Task goal:
Spot each line in the records below where the word "handed" occurs, then copy it.

Data section:
——

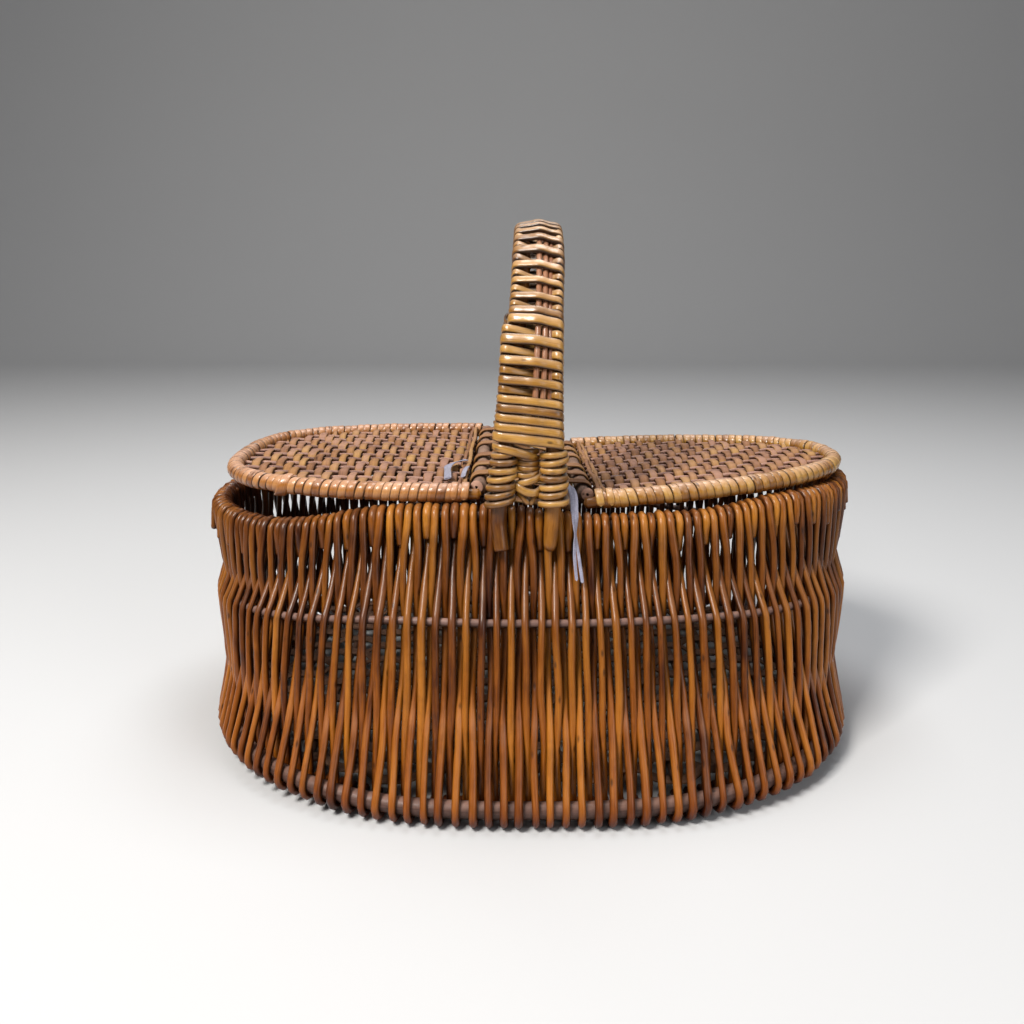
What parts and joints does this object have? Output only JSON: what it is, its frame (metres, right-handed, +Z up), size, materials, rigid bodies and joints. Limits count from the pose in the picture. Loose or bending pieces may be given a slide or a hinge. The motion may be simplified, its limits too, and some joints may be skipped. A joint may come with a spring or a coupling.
{
  "type": "wicker basket with two hinged lids",
  "caption": "Oval hand basket of woven willow with two lids hinged at a middle bridge and a fixed arched handle lapped in cane.",
  "frame": {"origin": "on the ground under the middle of the basket", "axes": "+X along the basket towards the right-hand lid, +Y from the front to the back, +Z up"},
  "size_m": [0.4133, 0.3322, 0.3073],
  "materials": {
    "outer_willow": "glossy old varnish",
    "inner_willow": "satin",
    "hoop_rod": "satin",
    "base_weave": "satin",
    "lid_weave": "worn satin",
    "golden_cane": "glossy old varnish",
    "handle_cane": "glossy old varnish",
    "handle_rod": "satin",
    "bar_wood": "worn satin",
    "tape": "woven tape"
  },
  "bodies": {
    "basket": {"top_hoop": "hoop_rod", "middle_hoop": "hoop_rod", "bottom_hoop": "hoop_rod", "outer_stakes_right": "outer_willow", "outer_stakes_back": "outer_willow", "outer_stakes_left": "outer_willow", "outer_stakes_front": "outer_willow", "inner_stakes_right": "inner_willow", "inner_stakes_back": "inner_willow", "inner_stakes_left": "inner_willow", "inner_stakes_front": "inner_willow", "base_sticks": "base_weave", "base_strips": "base_weave", "handle_left_bow": "handle_rod", "handle_right_bow": "handle_rod", "handle_core_rods": "handle_rod", "handle_lapping": "handle_cane", "front_left_leg_cane": "handle_cane", "front_right_leg_cane": "handle_cane", "back_left_leg_cane": "handle_cane", "back_right_leg_cane": "handle_cane", "front_lashing": "handle_cane", "back_lashing": "handle_cane", "bridge_bars": "bar_wood", "bridge_binding": "golden_cane", "left_hinge_loops": "golden_cane", "right_hinge_loops": "golden_cane", "right_tape_knot": "tape", "right_tape_tail": "tape"},
    "left_lid": {"left_lid_border": "lid_weave", "left_lid_wrap": "golden_cane", "left_lid_hinge_bar": "bar_wood", "left_lid_ribs": "lid_weave", "left_lid_strips": "lid_weave", "left_tape_tail": "tape"},
    "right_lid": {"right_lid_border": "lid_weave", "right_lid_wrap": "golden_cane", "right_lid_hinge_bar": "bar_wood", "right_lid_ribs": "lid_weave", "right_lid_strips": "lid_weave"}
  },
  "joints": [
    {"name": "left_lid_hinge", "type": "hinge", "parent": "basket", "child": "left_lid", "pos_m": [-0.03, 0, 0.1493], "axis": [0, 1, 0], "range_deg": [0, 94]},
    {"name": "right_lid_hinge", "type": "hinge", "parent": "basket", "child": "right_lid", "pos_m": [0.03, 0, 0.14151], "axis": [0, -0.9993, 0.0366], "range_deg": [0, 87]}
  ]
}
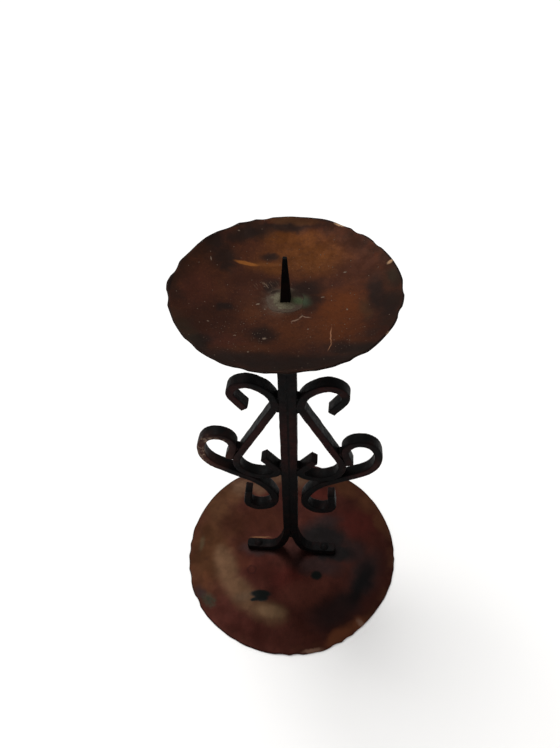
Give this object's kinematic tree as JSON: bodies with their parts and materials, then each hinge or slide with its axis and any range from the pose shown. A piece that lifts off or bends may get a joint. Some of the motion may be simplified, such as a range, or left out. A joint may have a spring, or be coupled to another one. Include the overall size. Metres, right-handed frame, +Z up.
{
  "type": "candlestick",
  "caption": "Pricket altar candlestick: a domed copper foot and a shallow copper drip tray on a wrought-iron stem with scrolls on both sides.",
  "frame": {"origin": "centre of the ring that the domed foot stands on, at the ground", "axes": "+Z up along the stem, +X along the scrolls towards the right one, -Y towards the viewer"},
  "size_m": [0.188, 0.188, 0.3385],
  "materials": {
    "hammered_copper": "aged dark copper, planished, worn bright on the rim",
    "forged_iron": "blackened wrought iron, slightly brown",
    "solder": "dull lead-tin solder with green copper salts",
    "braze": "dark brass braze"
  },
  "bodies": {
    "root": {"base_dish": "hammered_copper", "foot_rivet_left": "forged_iron", "foot_rivet_right": "forged_iron", "hook_welds": "forged_iron", "loop_welds": "forged_iron", "lower_scroll_left": "forged_iron", "lower_scroll_right": "forged_iron", "nose_welds": "forged_iron", "pricket": "forged_iron", "rivet_rove_left": "forged_iron", "rivet_rove_right": "forged_iron", "run_welds": "forged_iron", "seam_braze": "braze", "seat_plate": "forged_iron", "seat_welds": "forged_iron", "solder_ring": "solder", "stem_bar_left": "forged_iron", "stem_bar_right": "forged_iron", "tray_dish": "hammered_copper", "upper_scroll_left": "forged_iron", "upper_scroll_right": "forged_iron"}
  },
  "joints": []
}
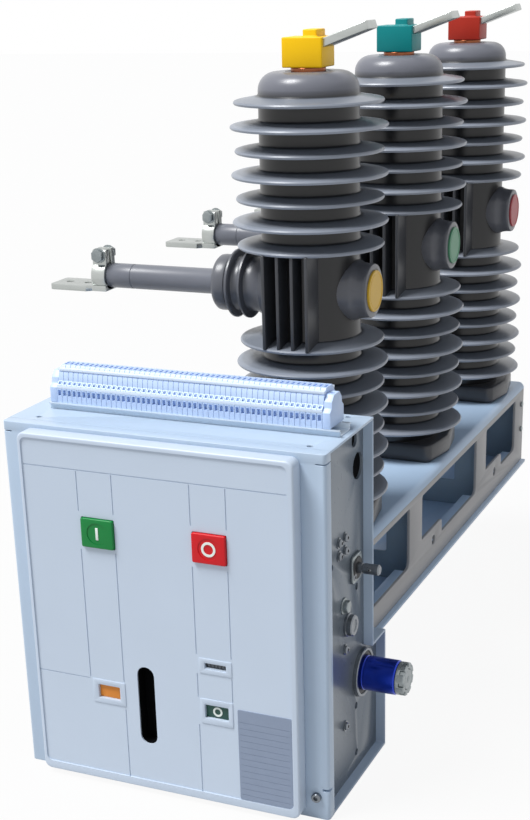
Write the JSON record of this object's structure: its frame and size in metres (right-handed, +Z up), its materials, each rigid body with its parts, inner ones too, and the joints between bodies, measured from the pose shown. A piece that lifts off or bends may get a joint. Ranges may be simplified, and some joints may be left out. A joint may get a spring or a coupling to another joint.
{
  "type": "three-pole fixed vacuum circuit breaker",
  "caption": "Fixed vacuum circuit breaker: mechanism case with front panel, base beam and moulded poles with sheds, contact arms and top bars.",
  "frame": {"origin": "on the underside of the base beam, straight below the middle pole axis", "axes": "+X to the side of the shafts and top bars, -Y to the front panel, +Z up along the poles"},
  "size_m": [0.484, 0.9425, 0.8187],
  "materials": {
    "epoxy_dark": "moulded epoxy resin, satin",
    "epoxy_grey": "moulded insulating sleeve, satin",
    "tin_plate": "tin-plated copper, soft bright",
    "copper": "bare copper",
    "plastic_yellow": "moulded, satin",
    "plastic_green": "moulded, satin",
    "plastic_red": "moulded, satin",
    "label_yellow": "round label",
    "label_green": "round label",
    "label_red": "round label",
    "paint_grey_blue": "powder coat, semi-gloss",
    "panel_plastic": "moulded, fine grain",
    "button_green": "moulded",
    "button_red": "moulded",
    "flag_orange": "printed flag",
    "counter_white": "number wheels",
    "flag_green": "printed flag",
    "plate_blue_grey": "plain plate",
    "aluminium": "rolled rail",
    "terminal_plastic": "moulded polyamide",
    "steel_dark": "ground steel",
    "steel_bright": "turned steel",
    "shaft_blue": "blue metallic coat, glossy",
    "zinc_plate": "zinc plated"
  },
  "bodies": {
    "frame": {"insulator_1": "epoxy_dark", "insulator_2": "epoxy_dark", "insulator_3": "epoxy_dark", "arm_1": "epoxy_grey", "arm_2": "epoxy_grey", "arm_3": "epoxy_grey", "clamp_1": "tin_plate", "clamp_2": "tin_plate", "clamp_3": "tin_plate", "stub_1": "copper", "stub_2": "copper", "stub_3": "copper", "phase_block_1": "plastic_yellow", "phase_block_2": "plastic_green", "phase_block_3": "plastic_red", "top_bar_1": "tin_plate", "top_bar_2": "tin_plate", "top_bar_3": "tin_plate", "phase_disc_1": "label_yellow", "phase_disc_2": "label_green", "phase_disc_3": "label_red", "beam_top": "paint_grey_blue", "beam_side_right": "paint_grey_blue", "beam_side_left": "paint_grey_blue", "beam_bottom": "paint_grey_blue", "cross_plates": "paint_grey_blue", "case_body": "paint_grey_blue", "front_plate": "paint_grey_blue", "top_sheet": "paint_grey_blue", "back_sheet": "paint_grey_blue", "front_panel": "panel_plastic", "charge_flag": "flag_orange", "counter": "counter_white", "position_flag": "flag_green", "rating_plate": "plate_blue_grey", "din_rail": "aluminium", "terminal_strip": "terminal_plastic", "end_stops": "terminal_plastic", "charging_bush": "steel_dark", "shaft_bearing": "steel_dark"},
    "close_button": {"close_button": "button_green"},
    "trip_button": {"trip_button": "button_red"},
    "charging_shaft": {"charging_shaft": "steel_bright"},
    "drive_shaft": {"drive_shaft": "shaft_blue", "shaft_nut": "zinc_plate"}
  },
  "joints": [
    {"name": "close_push", "type": "slide", "parent": "frame", "child": "close_button", "axis": [0, 1, 0], "range_m": [0, 0.005], "stiffness_N_per_m": 600},
    {"name": "trip_push", "type": "slide", "parent": "frame", "child": "trip_button", "axis": [0, 1, 0], "range_m": [0, 0.005], "stiffness_N_per_m": 600},
    {"name": "charging_turn", "type": "hinge", "parent": "frame", "child": "charging_shaft", "pos_m": [0.096, -0.422, 0.128], "axis": [1, 0, 0], "continuous": true},
    {"name": "drive_turn", "type": "hinge", "parent": "frame", "child": "drive_shaft", "pos_m": [0.096, -0.403, -0.008], "axis": [1, 0, 0], "range_deg": [0, 60]}
  ]
}
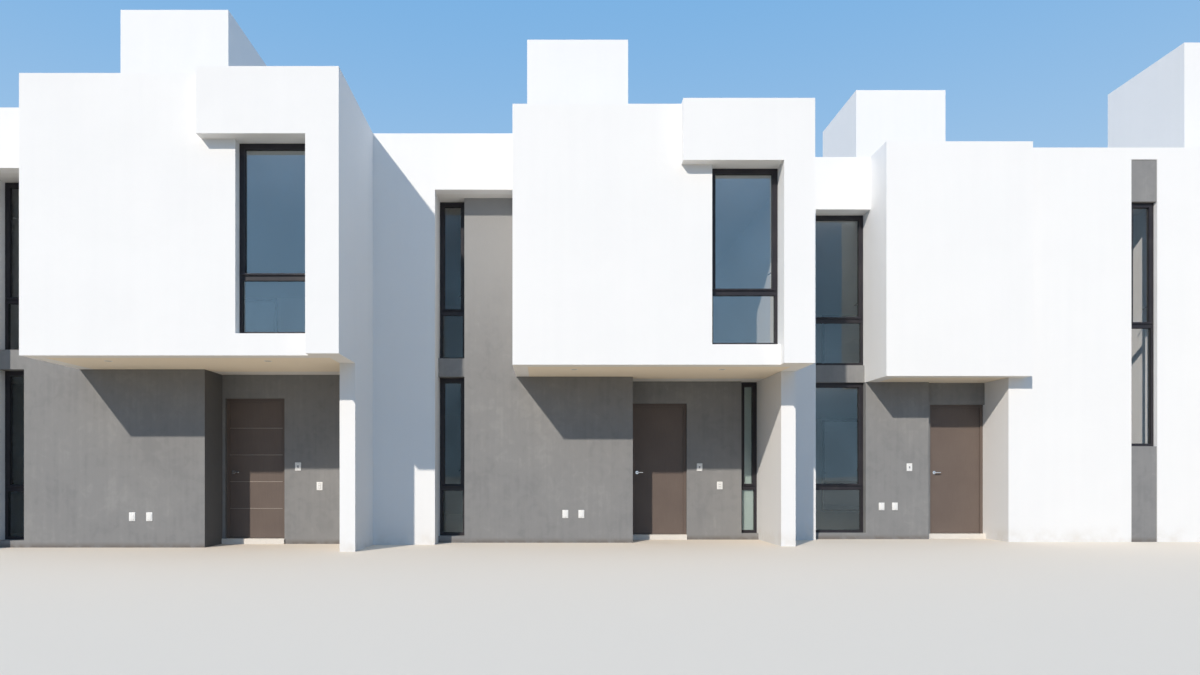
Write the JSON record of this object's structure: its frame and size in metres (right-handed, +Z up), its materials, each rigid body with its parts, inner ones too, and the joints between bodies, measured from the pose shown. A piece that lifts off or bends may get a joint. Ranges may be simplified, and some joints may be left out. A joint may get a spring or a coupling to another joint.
{
  "type": "terraced house row",
  "caption": "Row of modern two-storey terraced houses with cantilevered upper boxes, hooded windows, grey recesses, porches with hinged doors and roof towers.",
  "frame": {"origin": "ground level, in the middle of the row's length and depth", "axes": "+X along the row, left to right seen from the street; +Y from the street to the rear; +Z up"},
  "size_m": [25.01, 11.43, 8.155],
  "materials": {
    "white_stucco": "matt white painted stucco",
    "grey_render": "matt mid-grey trowelled render",
    "concrete": "painted concrete slab",
    "step_stone": "honed pale stone",
    "door_paint": "satin taupe paint",
    "chrome": "polished",
    "dark_aluminium": "satin black powder coat",
    "glass": "blue-grey reflective glass",
    "plate_plastic": "white gloss plastic"
  },
  "bodies": {
    "row": {"ground_floors": "concrete", "party_walls": "white_stucco", "bay_walls": "white_stucco", "bay_returns": "white_stucco", "lintels": "white_stucco", "tall_grey_walls": "grey_render", "low_grey_walls": "grey_render", "grey_bands": "grey_render", "porch_side_walls": "grey_render", "door_side_panels": "grey_render", "door_head_panels": "grey_render", "porch_return": "white_stucco", "plain_wall": "white_stucco", "box_fronts": "white_stucco", "box_left_walls": "white_stucco", "box_right_walls": "white_stucco", "hoods": "white_stucco", "box_floors": "concrete", "upper_floors": "concrete", "front_roofs": "concrete", "roofs": "concrete", "rear_walls": "white_stucco", "tower_walls": "white_stucco", "tower_tops": "white_stucco", "thresholds": "step_stone", "door_frames": "door_paint", "door_hinges": "chrome", "door_d": "door_paint", "handle_d": "chrome", "bay_window_frames": "dark_aluminium", "bay_window_glass": "glass", "slim_window_frames": "dark_aluminium", "slim_window_glass": "glass", "wide_window_frames": "dark_aluminium", "wide_window_glass": "glass", "rear_window_frames": "dark_aluminium", "rear_window_glass": "glass", "casement_sashes": "dark_aluminium", "wall_plates": "plate_plastic"},
    "front_door_a": {"door_a": "door_paint", "handle_a": "chrome"},
    "front_door_b": {"door_b": "door_paint", "handle_b": "chrome"},
    "front_door_c": {"door_c": "door_paint", "handle_c": "chrome"}
  },
  "joints": [
    {"name": "door_a_hinge", "type": "hinge", "parent": "row", "child": "front_door_a", "pos_m": [-7.494, -3.483, 1.12], "axis": [0, 0, -1], "range_deg": [0, 90]},
    {"name": "door_b_hinge", "type": "hinge", "parent": "row", "child": "front_door_b", "pos_m": [-1.294, -2.648, 1.12], "axis": [0, 0, -1], "range_deg": [0, 90]},
    {"name": "door_c_hinge", "type": "hinge", "parent": "row", "child": "front_door_c", "pos_m": [3.611, -2.443, 1.12], "axis": [0, 0, -1], "range_deg": [0, 90]}
  ]
}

——

Solution to this exercise:
What parts and joints does this object have? Output only JSON: what it is, its frame (metres, right-handed, +Z up), size, materials, rigid bodies and joints. Limits count from the pose in the picture. Loose or bending pieces may be given a slide or a hinge. The motion may be simplified, its limits too, and some joints may be skipped. A joint may come with a spring or a coupling.
Give this object's kinematic tree as JSON: bodies with their parts and materials, then each hinge or slide with its axis and any range from the pose shown. A piece that lifts off or bends may get a joint. Some of the motion may be simplified, such as a range, or left out. A joint may have a spring, or be coupled to another one. Include the overall size. Metres, right-handed frame, +Z up.
Write the JSON record of this object's structure: its frame and size in metres (right-handed, +Z up), its materials, each rigid body with its parts, inner ones too, and the joints between bodies, measured from the pose shown. A piece that lifts off or bends may get a joint. Ranges may be simplified, and some joints may be left out. A joint may get a spring or a coupling to another joint.
Write the JSON record of this object's structure: its frame and size in metres (right-handed, +Z up), its materials, each rigid body with its parts, inner ones too, and the joints between bodies, measured from the pose shown. A piece that lifts off or bends may get a joint. Ranges may be simplified, and some joints may be left out. A joint may get a spring or a coupling to another joint.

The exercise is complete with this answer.